Exercise details: Each line that includes "three" counts once; give the total and nothing besides.

## begin

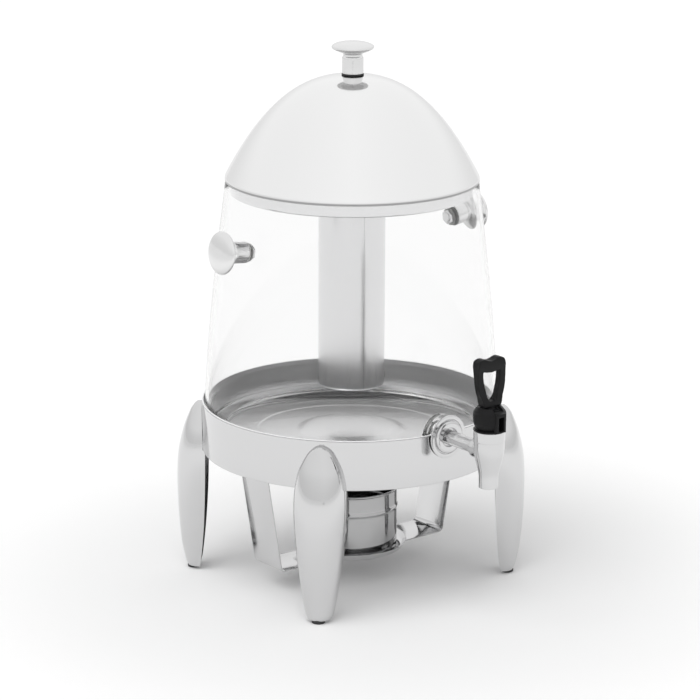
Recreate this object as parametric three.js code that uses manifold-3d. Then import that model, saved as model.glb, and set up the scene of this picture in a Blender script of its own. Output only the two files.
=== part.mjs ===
// Drink dispenser: a clear tank with a lever tap on a polished base with four curved legs,
// an ice tube hanging in the tank, a domed lid, and an open fuel cup on a strap under the base.
// Millimetres, +Z up, the tap towards -Y. Everything is laid out round the tank's axis and
// moved at the end so that the origin is the middle of the footprint, on the ground.

import * as THREE from 'three';
import { mergeVertices } from 'three/addons/utils/BufferGeometryUtils.js';
import Module from 'manifold-3d';

const wasm = await Module();
wasm.setup();

// Clearance between touching pieces, overrun of cuts, and facet counts
const gap = 0.3;
const overrun = 2;
const roundSides = 36;
const turnedSides = 16;
const smallSides = 12;
const boltSides = 8;
const bendSteps = 2;

// Legs and feet
const legHeight = 172.3;
const legWidth = 51.5;
const legDepth = 23;
const legWall = 1.2;
const legToe = 6;
const legCrown = 2.5;
const legStandoff = 2.3;
const legAngleDegrees = 49.56;
const legStationCount = 7;
const legArcSteps = 6;
const legSquareShare = 0.91;
const legThinShare = 0.3;
const legOutlineShares = [
  [0, 0.56, 0.47],
  [0.03, 0.66, 0.55],
  [0.17, 0.857, 0.7],
  [0.45, 0.99, 0.93],
  [0.68, 0.96, 1],
  [0.84, 0.72, 0.86],
  [0.95, 0.38, 0.48],
  [1, 0.1, 0.06],
];
const plateThickness = 3;
const plateInset = 1.7;
const plateTopInset = 3.6;
const footPadRadius = 6.5;
const footPadHeight = 3;
const footStemRadius = 2.5;
const footStemLength = 4.6;
const footSetback = 6.9;

// Base ring and pan
const ringRadius = 150;
const ringHeight = 49;
const ringWall = 1;
const ringLip = 6;
const ringAboveLeg = 4.7;
const panWall = 1;
const panDepth = 34.7;
const panCorner = 5;
const panFloorMargin = 12;
const panStepRun = 2;
const panStepRise = 0.6;
const panBossRadius = 45;
const panBossSlope = 7;
const panBossRise = 4.5;

// Leg screws
const screwRadius = 2.5;
const screwHeadRadius = 5.5;
const screwHeadHeight = 1.8;
const screwStickOut = 1.5;
const screwTopInset = 15.3;
const screwBottomInset = 8.2;
const legWasherRadius = 8;
const legWasherThickness = 0.8;
const bossRadius = 7;

// Burner bracket, dish and cup
const strapWidth = 44;
const strapThickness = 1.2;
const strapBend = 6;
const strapClearance = 16.755;
const strapArmRun = 21;
const strapUnderside = 23.6;
const strapTabLength = 18;
const studRadius = 2.5;
const studInset = 10;
const studSpread = 26;
const studTail = 1.5;
const bracketNutFlats = 8;
const bracketNutHeight = 4;
const dishBaseRadius = 49;
const dishRimRadius = 57;
const dishHeight = 8;
const dishWall = 0.8;
const rivetRadius = 2.5;
const rivetHeadRadius = 5;
const rivetHeadHeight = 1.5;
const cupRadius = 47;
const cupHeight = 64.6;
const cupWall = 1;
const cupCorner = 3;
const cupFootRadius = 31;
const cupFootRise = 3;
const cupBeadDrop = 20;
const cupBead = 1;
const cupRimRoll = 1.2;

// Tank
const tankHeight = 257.5;
const tankWall = 3.2;
const tankPlay = 1.1;
const tankFootInset = 3.6;
const tankFootHeight = 28.3;
const tankFootSlope = 3;
const tankCollarHeight = 2.9;
const tankMouthRadius = 124.7;
const tankCurveShare = 1.39;
const tankStationCount = 3;
const tankChamfer = 2;
const tankFootWidth = 17;
const tankFloorRise = 5.5;
const tankFloorThickness = 3;
const tankInnerCorner = 4;

// Tap shank, seals and escutcheon
const shankRadius = 7;
const shankBelowRing = 3.3;
const shankTail = 2.5;
const waterBoreRadius = 4.5;
const slotPlay = 0.5;
const clampRadius = 12;
const clampThickness = 1.4;
const padThickness = 6;
const padRadius = 20;
const padRecessRadius = 17;
const sealRadius = 13;
const innerSealThickness = 2.2;
const lockNutFlats = 24;
const lockNutHeight = 6;
const escutcheonRadius = 21.3;
const escutcheonThickness = 1.2;
const escutcheonHubRadius = 15;
const escutcheonHubHeight = 4.2;
const escutcheonRecessRadius = 9;
const escutcheonRound = 1;

// Tap body
const tapReach = 61.3;
const tapTopRadius = 15.4;
const tapTopHeight = 19;
const tapSpoutRadius = 9.4;
const tapSpoutLength = 35.5;
const tapSpoutStraight = 13.5;
const tapRimDrop = 9;
const tapRimStep = 0.5;
const tapCollarRadius = 10;
const tapCollarReach = 24;
const tapChamberRadius = 10;
const tapSeatDrop = 10;
const tapSeatRadius = 6;
const tapSeatThickness = 7;
const tapSpoutBoreRadius = 7.5;
const bonnetSkirtRadius = 12.2;
const bonnetSkirtLength = 5.7;

// Bonnet, stem, seat cup, spring and lever pin
const bonnetRadius = 16;
const bonnetFlangeRadius = 15.7;
const bonnetFlangeHeight = 1.2;
const bonnetNeckRadius = 13;
const bonnetNeckSlope = 7.5;
const bonnetBarrelHeight = 12;
const bonnetHeadRadius = 11.7;
const bonnetHeight = 25.7;
const bonnetBossWidth = 11.2;
const bonnetBossReach = 17.3;
const bonnetBossDrop = 4.3;
const bonnetBossRoot = 5.5;
const bonnetBossRootDrop = 1.1;
const bonnetBossBendShares = [0.63, 0.69];
const bonnetBridgeDepth = 6.3;
const bonnetBridgeHeight = 3.3;
const bonnetWeb = 2.7;
const bonnetSlotFloor = 3.7;
const springCavityRadius = 9;
const stemRadius = 2.5;
const stemDiscRadius = 6;
const stemDiscThickness = 1.2;
const stemTail = 4.2;
const eyeRadius = 4;
const eyeThickness = 2.4;
const pinRadius = 1.2;
const pinBelowBonnetTop = 7;
const seatCupRadius = 8.5;
const seatCupHeight = 6.7;
const springRadius = 6.4;
const springWire = 1;
const springTurnCount = 5;
const springStepCount = 6;
const springWireSides = 4;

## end

Problem solution: 3